Les minières ne restent pas inactives pour autant et font de la promotion. Elles sont présentes dans tous les médias et financent beaucoup de publicités. De plus, elles versent des dons corporatifs à différents organismes pour créer une dépendance. Personne ne veut mordre la main qui le nourrit.

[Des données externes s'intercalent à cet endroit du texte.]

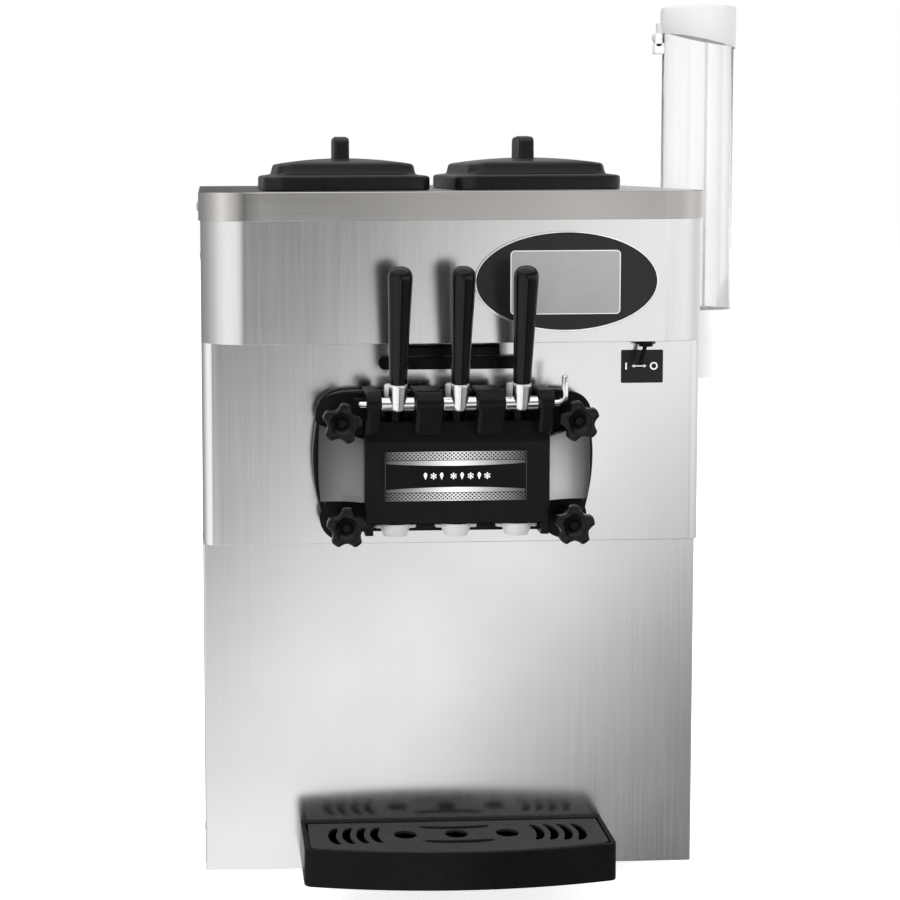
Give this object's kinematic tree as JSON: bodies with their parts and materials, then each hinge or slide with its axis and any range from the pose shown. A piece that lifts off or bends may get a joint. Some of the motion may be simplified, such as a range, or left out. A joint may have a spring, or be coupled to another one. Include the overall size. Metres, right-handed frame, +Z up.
{
  "type": "soft serve ice cream maker",
  "caption": "Countertop steel soft-serve machine with draw handles, black dispensing head, covered hoppers, oval display, drip tray and a clear side cone tube.",
  "frame": {"origin": "centre of the whole machine's box, on the surface that the feet stand on", "axes": "+Z up, +X to the machine's right seen from the front, -Y out of the front towards the user"},
  "size_m": [0.6294, 0.7272, 0.98],
  "materials": {
    "cabinet_steel": "brushed",
    "deck_steel": "satin",
    "galvanised": "matte",
    "polished_chrome": "polished",
    "black_gloss_plastic": "gloss",
    "black_matt_plastic": "matte",
    "foot_rubber": "matte",
    "screen_film": "satin",
    "white_plastic": "satin",
    "clear_plastic": "clear",
    "frosted_plastic": "frosted",
    "cast_metal": "rough",
    "black_enamel": "satin",
    "badge_foil": "gloss"
  },
  "bodies": {
    "cabinet": {"badge_plate": "badge_foil", "base_pan": "galvanised", "compressor": "black_enamel", "condenser": "deck_steel", "cone_base": "white_plastic", "cone_lid_hinge": "black_matt_plastic", "cone_tube": "clear_plastic", "display_bezel": "black_gloss_plastic", "display_screen": "screen_film", "draw_switch_bracket": "black_matt_plastic", "drive_gearbox": "cast_metal", "drive_motor": "black_enamel", "foot_front_left": "foot_rubber", "foot_front_right": "foot_rubber", "foot_rear_left": "foot_rubber", "foot_rear_right": "foot_rubber", "freezing_cylinder_left": "cabinet_steel", "freezing_cylinder_right": "cabinet_steel", "head_door": "black_gloss_plastic", "head_mount_flange": "cabinet_steel", "hopper_left": "cabinet_steel", "hopper_right": "cabinet_steel", "lower_front_panel": "cabinet_steel", "middle_front_panel": "cabinet_steel", "power_inlet": "black_matt_plastic", "rear_panel": "cabinet_steel", "side_panel_left": "cabinet_steel", "side_panel_right": "cabinet_steel", "switch_label_plate": "black_matt_plastic", "toggle_collar": "black_matt_plastic", "top_deck": "deck_steel", "tray_hanger": "cabinet_steel", "upper_fascia": "cabinet_steel"},
    "draw_switch_paddle": {"draw_switch_paddle": "black_matt_plastic"},
    "toggle_lever": {"toggle_lever": "black_gloss_plastic"},
    "pivot_rod": {"pivot_rod": "polished_chrome"},
    "drip_tray": {"drip_tray": "black_gloss_plastic"},
    "drip_grate": {"drip_grate": "black_gloss_plastic"},
    "cone_lid": {"cone_lid": "frosted_plastic"},
    "fan_rotor": {"fan_rotor": "black_matt_plastic"},
    "hopper_lid_left": {"hopper_lid_left": "black_matt_plastic"},
    "hopper_lid_right": {"hopper_lid_right": "black_matt_plastic"},
    "beater_left": {"beater_left": "white_plastic"},
    "beater_right": {"beater_right": "white_plastic"},
    "star_knob_top_left": {"star_knob_top_left": "black_gloss_plastic"},
    "star_knob_top_right": {"star_knob_top_right": "black_gloss_plastic"},
    "star_knob_bottom_left": {"star_knob_bottom_left": "black_gloss_plastic"},
    "star_knob_bottom_right": {"star_knob_bottom_right": "black_gloss_plastic"},
    "handle_left": {"handle_shaft_left": "polished_chrome", "handle_grip_left": "black_gloss_plastic"},
    "plunger_left": {"plunger_left": "white_plastic"},
    "nozzle_cap_left": {"nozzle_cap_left": "white_plastic"},
    "handle_centre": {"handle_shaft_centre": "polished_chrome", "handle_grip_centre": "black_gloss_plastic"},
    "plunger_centre": {"plunger_centre": "white_plastic"},
    "nozzle_cap_centre": {"nozzle_cap_centre": "white_plastic"},
    "handle_right": {"handle_shaft_right": "polished_chrome", "handle_grip_right": "black_gloss_plastic"},
    "plunger_right": {"plunger_right": "white_plastic"},
    "nozzle_cap_right": {"nozzle_cap_right": "white_plastic"}
  },
  "joints": [
    {"name": "handle_pull_left", "type": "hinge", "parent": "cabinet", "child": "handle_left", "pos_m": [-0.10971, -0.32258, 0.551], "axis": [1, 0, 0], "range_deg": [0, 50]},
    {"name": "handle_pull_centre", "type": "hinge", "parent": "cabinet", "child": "handle_centre", "pos_m": [-0.04521, -0.32258, 0.551], "axis": [1, 0, 0], "range_deg": [0, 50]},
    {"name": "handle_pull_right", "type": "hinge", "parent": "cabinet", "child": "handle_right", "pos_m": [0.01929, -0.32258, 0.551], "axis": [1, 0, 0], "range_deg": [0, 50]},
    {"name": "plunger_lift_left", "type": "slide", "parent": "cabinet", "child": "plunger_left", "axis": [0, 0, 1], "range_m": [0, 0.0285]},
    {"name": "plunger_lift_centre", "type": "slide", "parent": "cabinet", "child": "plunger_centre", "axis": [0, 0, 1], "range_m": [0, 0.0285]},
    {"name": "plunger_lift_right", "type": "slide", "parent": "cabinet", "child": "plunger_right", "axis": [0, 0, 1], "range_m": [0, 0.0285]},
    {"name": "star_knob_turn_top_left", "type": "hinge", "parent": "cabinet", "child": "star_knob_top_left", "pos_m": [-0.16821, -0.32758, 0.533], "axis": [0, -1, 0], "continuous": true},
    {"name": "star_knob_turn_top_right", "type": "hinge", "parent": "cabinet", "child": "star_knob_top_right", "pos_m": [0.07779, -0.32758, 0.533], "axis": [0, -1, 0], "continuous": true},
    {"name": "star_knob_turn_bottom_left", "type": "hinge", "parent": "cabinet", "child": "star_knob_bottom_left", "pos_m": [-0.16371, -0.32758, 0.424], "axis": [0, -1, 0], "continuous": true},
    {"name": "star_knob_turn_bottom_right", "type": "hinge", "parent": "cabinet", "child": "star_knob_bottom_right", "pos_m": [0.07329, -0.32758, 0.424], "axis": [0, -1, 0], "continuous": true},
    {"name": "pivot_rod_pull", "type": "slide", "parent": "cabinet", "child": "pivot_rod", "axis": [1, 0, 0], "range_m": [0, 0.22]},
    {"name": "nozzle_cap_twist_left", "type": "hinge", "parent": "cabinet", "child": "nozzle_cap_left", "pos_m": [-0.10971, -0.29258, 0.408], "axis": [0, 0, 1], "range_deg": [0, 45]},
    {"name": "nozzle_cap_twist_centre", "type": "hinge", "parent": "cabinet", "child": "nozzle_cap_centre", "pos_m": [-0.04521, -0.29258, 0.408], "axis": [0, 0, 1], "range_deg": [0, 45]},
    {"name": "nozzle_cap_twist_right", "type": "hinge", "parent": "cabinet", "child": "nozzle_cap_right", "pos_m": [0.01929, -0.29258, 0.408], "axis": [0, 0, 1], "range_deg": [0, 45]},
    {"name": "hopper_lid_lift_left", "type": "slide", "parent": "cabinet", "child": "hopper_lid_left", "axis": [0, 0, 1], "range_m": [0, 0.15]},
    {"name": "hopper_lid_lift_right", "type": "slide", "parent": "cabinet", "child": "hopper_lid_right", "axis": [0, 0, 1], "range_m": [0, 0.15]},
    {"name": "power_toggle", "type": "hinge", "parent": "cabinet", "child": "toggle_lever", "pos_m": [0.16229, -0.26458, 0.607], "axis": [0, -1, 0], "range_deg": [0, 28]},
    {"name": "draw_switch_press", "type": "hinge", "parent": "cabinet", "child": "draw_switch_paddle", "pos_m": [-0.04521, -0.25158, 0.603], "axis": [1, 0, 0], "range_deg": [0, 6], "stiffness_Nm_per_rad": 0.5},
    {"name": "drip_tray_pull", "type": "slide", "parent": "cabinet", "child": "drip_tray", "axis": [0, -1, 0], "range_m": [0, 0.12]},
    {"name": "drip_grate_lift", "type": "slide", "parent": "drip_tray", "child": "drip_grate", "axis": [0, 0, 1], "range_m": [0, 0.08]},
    {"name": "cone_lid_open", "type": "hinge", "parent": "cabinet", "child": "cone_lid", "pos_m": [0.22329, -0.03558, 0.945], "axis": [0, -1, 0], "range_deg": [0, 105]},
    {"name": "beater_spin_left", "type": "hinge", "parent": "cabinet", "child": "beater_left", "pos_m": [-0.10721, -0.28058, 0.48], "axis": [0, 1, 0], "continuous": true},
    {"name": "beater_spin_right", "type": "hinge", "parent": "cabinet", "child": "beater_right", "pos_m": [0.01679, -0.28058, 0.48], "axis": [0, 1, 0], "continuous": true},
    {"name": "fan_spin", "type": "hinge", "parent": "cabinet", "child": "fan_rotor", "pos_m": [0.06229, 0.24942, 0.19], "axis": [0, 1, 0], "continuous": true}
  ],
  "couplings": [
    {"joint": "plunger_lift_left", "follows": "handle_pull_left", "m_per_rad": 0.03206},
    {"joint": "plunger_lift_centre", "follows": "handle_pull_centre", "m_per_rad": 0.03206},
    {"joint": "plunger_lift_right", "follows": "handle_pull_right", "m_per_rad": 0.03206},
    {"joint": "beater_spin_right", "follows": "beater_spin_left", "ratio": 1}
  ]
}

Un lobby puissant veille au grain. Devant une volonté gouvernementale qui tente de changer les règles de fonctionnement à l’avantage des citoyen·ne·s, l’industrie minière se dresse et crie au loup. La rhétorique minière est bien peaufinée. Lorsque le prix des métaux est au plus haut, l’industrie met en garde le gouvernement de ne pas créer d’instabilité en changeant les règles. Lorsque le marché baisse, elle exige des changements réglementaires et des baisses d’impôts pour être compétitive avec le reste du monde. Nous sommes à leur service.
Après la mine
Depuis quelques années, la restauration des sites est devenue un enjeu. L’expérience de contamination de notre région par des sites miniers abandonnés, avec un passif de plus d’un milliard de dollars, a sensibilisé les citoyen·ne·s à l’importance de mieux les restaurer. Aujourd’hui, les minières doivent verser à l’avance les sommes nécessaires pour la remise en état des sites. Mais ces sommes sont-elles suffisantes et qu’en est-il de la qualité de la restauration ? Les projets sont toujours plus gros et les montants exigés sont basés sur les scénarios présentés qui sont les moins dispendieux. Quels seront les impacts cumulatifs de tous ces projets pour la région ?
Le régime minier au Québec est issu du régime colonial. Notre gouvernement se contente trop souvent de l’impôt payé par le labeur des employé·e·s. L’État est devenu un promoteur qui cherche à créer l’investissement. On oublie trop souvent que les ressources minières appartiennent aux Québécois·es. Ce ne sont pas les minières qui nous permettent de bien vivre, mais bien nos ressources naturelles. Elles sont non renouvelables et leur exploitation cause des cicatrices indélébiles sur le territoire. Rappelons-nous que nous ne sommes pas redevables à l’industrie.